Se nessuna di queste soluzioni fornisce una spiegazione chiara dei sintomi del paziente, si può arrivare a una diagnosi di complicanze legate al trattamento con eventi avversi immuno-correlati; esistono diverse linee guida su come gestirle, la più completa delle quali è quella pubblicata dalla Società Europea di Oncologia Medica (ESMO) nel 2022.
"Il primo passo è sempre quello di interrompere o sospendere completamente l'immunoterapia", afferma Patrick Roth, neurologo presso l'Ospedale Universitario di Zurigo, "ma gli ICI funzionano per almeno diverse settimane, o addirittura mesi. Quindi, se si interrompono, non significa che cessino immediatamente i loro effetti sul sistema immunitario, e quando si tratta di cellule CAR T, esse sono comunque presenti nell'organismo".
Il secondo passo è la somministrazione di steroidi che, secondo Roth è attualmente il pilastro del trattamento. Tuttavia, non è ancora chiaro quale agente prescrivere, il suo dosaggio e la durata del trattamento. Infine, esistono diverse misure specifiche basate sulla diagnosi e sulle caratteristiche esatte del paziente.
Per esempio, le sindromi miasteniche di grado 2 possono essere trattate con corticosteroidi e piridostigmina o altri inibitori dell'acetilcolinaesterasi, e quelle di grado 3-4 con immunoglobuline per via endovenosa e l'aggiunta di plasmaferesi. La meningite può essere trattata con terapia antivirale o antibatterica, mentre l'encefalite con rituximab e plasmaferesi.

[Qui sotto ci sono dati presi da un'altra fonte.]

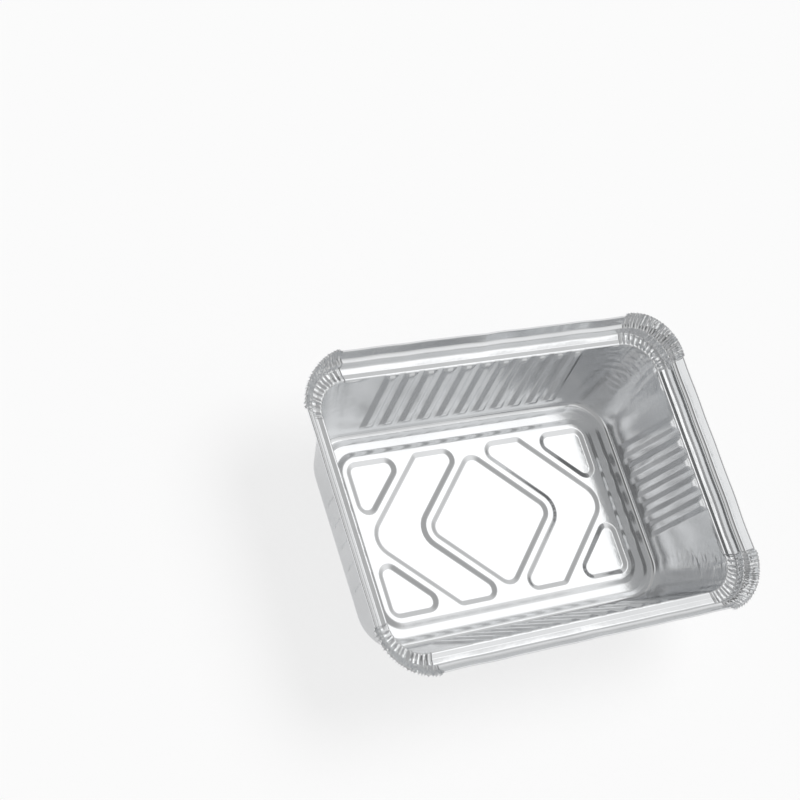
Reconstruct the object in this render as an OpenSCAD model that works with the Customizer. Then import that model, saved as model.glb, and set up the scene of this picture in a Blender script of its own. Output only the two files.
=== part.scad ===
// Foil food container: one sheet of foil stamped into an oblong tray, with an
// embossed base, ribbed walls, corners gathered into pleats and a rolled rim.
// The origin is at the middle of the base, on the surface it stands on.

/* [Body] */
// Length of the mouth between the inner edges of the ledge
mouth_l = 196.4; // [184:0.2:230]
// Width of the mouth between the inner edges of the ledge
mouth_w = 134.8; // [124:0.2:160]
// Corner radius of the mouth
mouth_r = 16.7; // [12:0.1:22]
// Length of the base where the walls meet it
base_l = 175.6; // [172:0.2:182]
// Width of the base where the walls meet it
base_w = 109.4; // [106:0.2:120]
// Corner radius of the base
base_r = 19.6; // [15:0.1:24]
// Height of the ledge above the table
ledge_h = 44; // [30:0.5:60]
// Thickness of the foil as modelled
foil_t = 0.2; // [0.15:0.01:0.3]
// Radius of the bend between the foot and the walls
foot_r = 2; // [1.5:0.1:3]

/* [Rim] */
// Width of the level ledge inside the rim
ledge_w = 6.4; // [5:0.1:9]
// Depth of the shallow dish along the middle of the ledge
ledge_dish = 0.3; // [0:0.05:0.8]
// Height of the upright wall outside the ledge
upright_h = 4.8; // [3:0.1:8]
// Outward lean of the upright from its foot to its top
upright_lean = 0.5; // [0.2:0.1:2]
// Width of the small step above the upright
step_w = 2.3; // [1.5:0.1:4]
// Rise of the small step above the upright
step_h = 0.9; // [0.5:0.1:1.5]
// Width of the level part of the small step
step_level = 1.4; // [0.6:0.1:2]
// Width of the flared flange
flange_w = 1.8; // [1.2:0.1:4]
// Height of the flared flange
flange_h = 3.6; // [2:0.1:6]
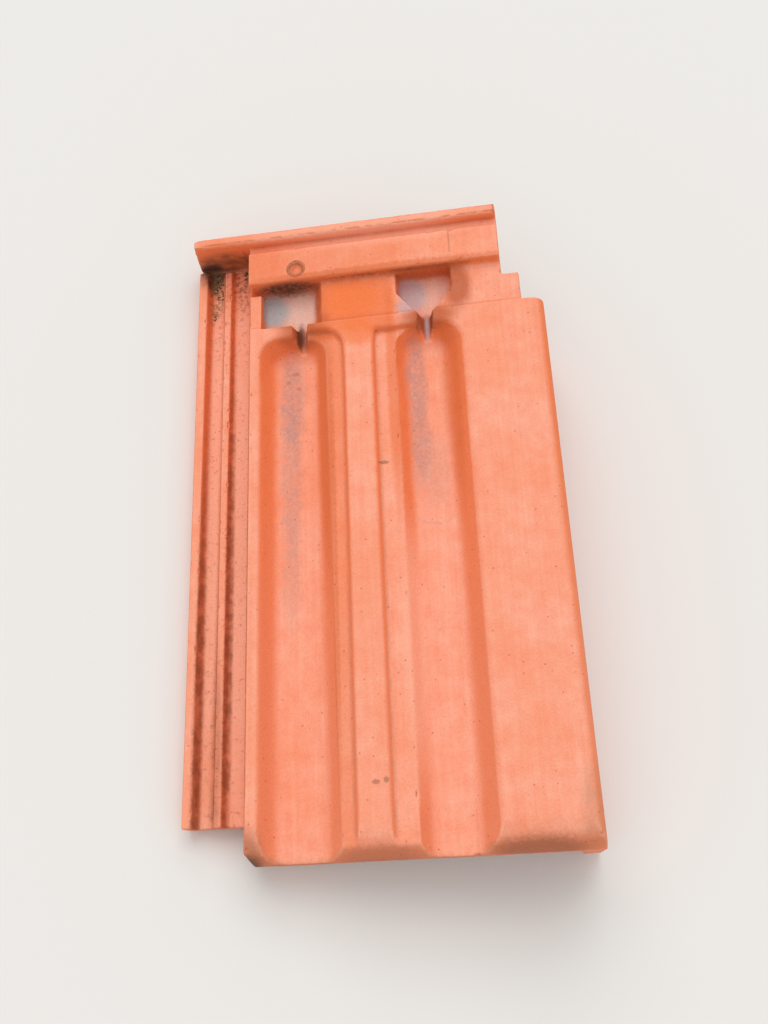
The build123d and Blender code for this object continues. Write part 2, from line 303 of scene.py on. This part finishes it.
# Unglazed fired terracotta, pressed: matt and finely gritty, orange where it is sheltered, with a
# pale pinkish bloom where it faces the sky, painted paler still as a sheen of the sky; painted
# shade and painted light also lie on some slopes, walls and floors
clay = {
    "fresh": "ec7440",
    "orange": "f98650",
    "foot": "f08c66",
    # the bloom's colours, painted paler as a sheen of the sky; the paler one is also used as
    # painted light
    "bloomAndSheen": "f99676",
    "paleBloomAndLight": "ffb092",
    # edges worn paler, and painted lighter still as highlights
    "wornEdgeAndHighlight": "ffb898",
    "block": "f67a3c",
    "deep": "dc6a32",
    "brown": "bc5626",
    "chip": "e0622b",
    "speck": "a8492a",
    "stain": "b88880",
    "silt": "b9a8ae",
    "wetSilt": "a2aeb2",
    "paleSilt": "e8c8ba",
    # dirt colours, some also used for painted shade
    "dirtAndShade": "6a4226",
    "blackDirtAndShade": "34271d",
    "wallDirtAndShade": "8a3f1c",
    "cornerDirtAndShade": "9a5230",
    "greenDirt": "77663c",
    # patterns, in mm
    "cloudSize": 45.0,
    "mottleSize": 9.0,
    "fineSize": 2.6,
    "gritSize": 1.1,  # drawn about twice as coarse as it is, to show
    "speckSize": 4.0,
    "streaksPerMm": (0.35, 0.012, 0.35),  # drawn out along the tile
    # how far patches are pushed about at their edges, in mm
    "loose": (9.0, 26.0, 4.0),
    "torn": (3.0, 6.0, 1.0),
    "smudged": (5.0, 8.0, 4.0),
    "chewed": (1.6, 1.6, 0.0),
    # how strongly each is painted over what is below it
    "atFoot": 0.7,
    "atClouds": 0.25,
    "onWornEdgesAndHighlights": 0.55,
    "onLapFloor": 0.60,
    "onLapWalls": 0.28,
    "inCorners": 0.42,
    "onChips": 0.8,
    "onSpecks": 0.45,
    # surface
    "noSpeckShare": 0.78,
    "pitDepth": 1.6,  # set against the grit's
    "fineDepth": 1.2,
    "reliefStrength": 0.6,
    "reliefDepth": 0.0003,  # m
    "roughness": 0.8,
    "dampRoughness": 0.40,
    "ior": 1.5,
}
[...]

Tuttavia, non esistono ancora dati di sperimentazione clinica sull'efficacia di questi interventi.
Terapie preventive
Diverse strategie possono attenuare gli effetti della tossicità. Per esempio, il dosaggio frazionato delle cellule CAR T nell'arco di 2 o 3 giorni offre un'efficacia simile, ma è più sicuro del dosaggio convenzionale, e la somministrazione profilattica di desametasone, tocilizumab o anakinra riduce gli effetti negativi. I biomarcatori potrebbero presto aiutare a identificare i pazienti a più alto rischio di tossicità grave, consentendo di stratificare le prime decisioni di trattamento.
"Il trattamento della neurotossicità associata alle cellule effettrici immunitarie comporta ulteriori complicazioni che possono richiedere altre misure di gestione e trattamento" ha detto Roth. "Questi pazienti hanno in genere una degenza ospedaliera prolungata e sono sottoposti a terapie con immunosoppressori".
"La neurotossicità è probabilmente una disfunzione della barriera ematoencefalica" ha aggiunto. "In altre parole, questi pazienti potrebbero avere una maggiore concentrazione di antibiotici e altri farmaci nel sistema nervoso centrale e questo potrebbe contribuire alla loro condizione neurologica. Si tratta di un aspetto che, a mio avviso, è poco esplorato e che è davvero importante prendere in considerazione".